One of the challenges is that of communication with all those who are battling for this. Technology should also seek the path of below so that the weaving of this network can be made visible in the Other Campaign. Here is a job for now, for right now. The alternative media should not be satisfied with keeping the words of the ‘others’ up to date on their current channels. They should, we believe, seek out the others who don’t have the ways or means to learn about this ‘other’ which is growing down and to the left.

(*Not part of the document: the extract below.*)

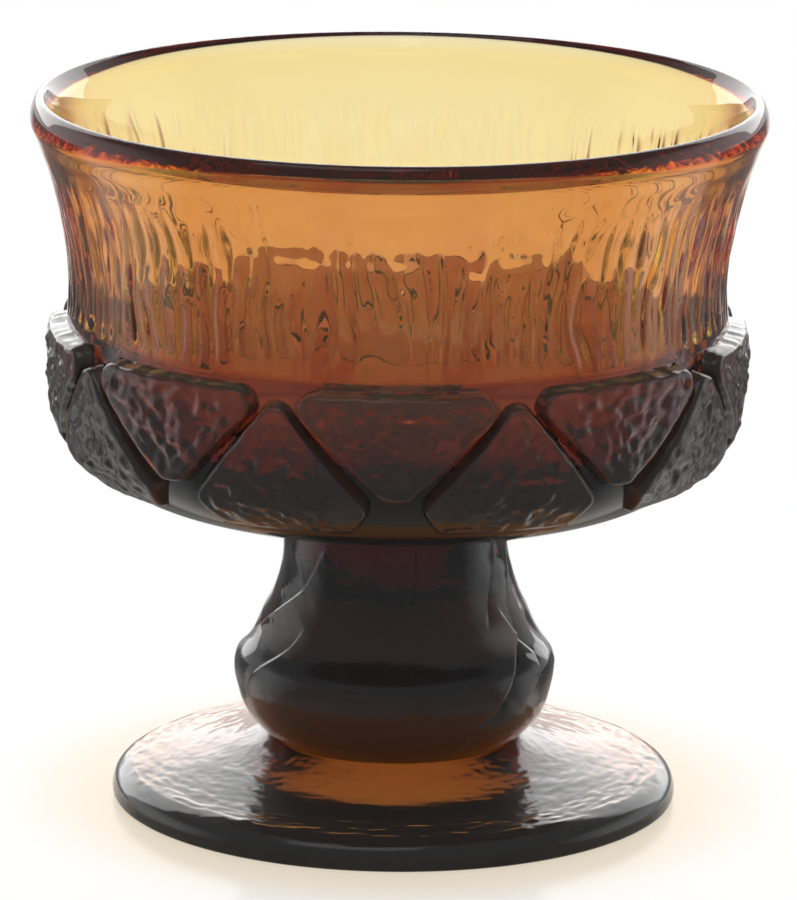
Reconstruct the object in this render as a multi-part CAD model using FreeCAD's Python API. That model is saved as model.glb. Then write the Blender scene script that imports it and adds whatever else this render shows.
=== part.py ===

Little by little, the alternative media is coming to understand that the Sixth Committee of the EZLN is just their ‘back stage,’ a support team (big-nosed and ill-tempered at this point) which is helping this part of the ‘other’ a bit in the beginning: making the word grow from below and building a collective ear for it. But the science and technology is still lacking to link up the most distant compas.
/Provisional Final (only for the broadminded)
Dawn has almost slipped away. The light from the sun is beginning to peek through the crevices, and we must return to the dim shadows which clothe us. The skin of desire and the tempest of her hair are still missing from my hands. A sigh still waits expectantly on lips. The gaze, and the cloud which envelops it, miss the light which is absent from them. Ah! The tricks of imagination: in the half-sleep dream, her thighs were moaning on cheeks and prison for the waist. Standing, the ride of desire ending, after a brief precipice, in a damp and mutual fall. And at the end there were no debts other than those one has with oneself. Ah, the longing to be drenched in her rain. To be sated by her and to make her desire increase.
Dawn breaks with the certainty that there could be no better photo than the one I take with my hands and lips, no better audio or video than that of awakening her gasps and moans, no better show or painting than that of skin joined together, no better meeting than that of our bodies…
Another communication? Another news report? Another art? Another culture? Another campaign? Who in the hell would embrace that nonsense?
They are knocking on the door of the day. The shadow laces up his boots and desires. We must continue walking, listening…/
>From the Other Tlaxcala,
Sup Marcos
Mexico, February of 2006
P.S. As of February 15 of this year, the Sixth Declaration and the Other Campaign has gained 1036 political, indigenous, social, non-governmental organizations, groups and collectives supporters, all of them from below and to the left. Without any ads other than their voices, nor any signatures traced other than those of their steps throughout the country, signed firmly and with a flourish. Here we are, we are the Otra, rebel dignity, the heart forgotten up till now by the Patria.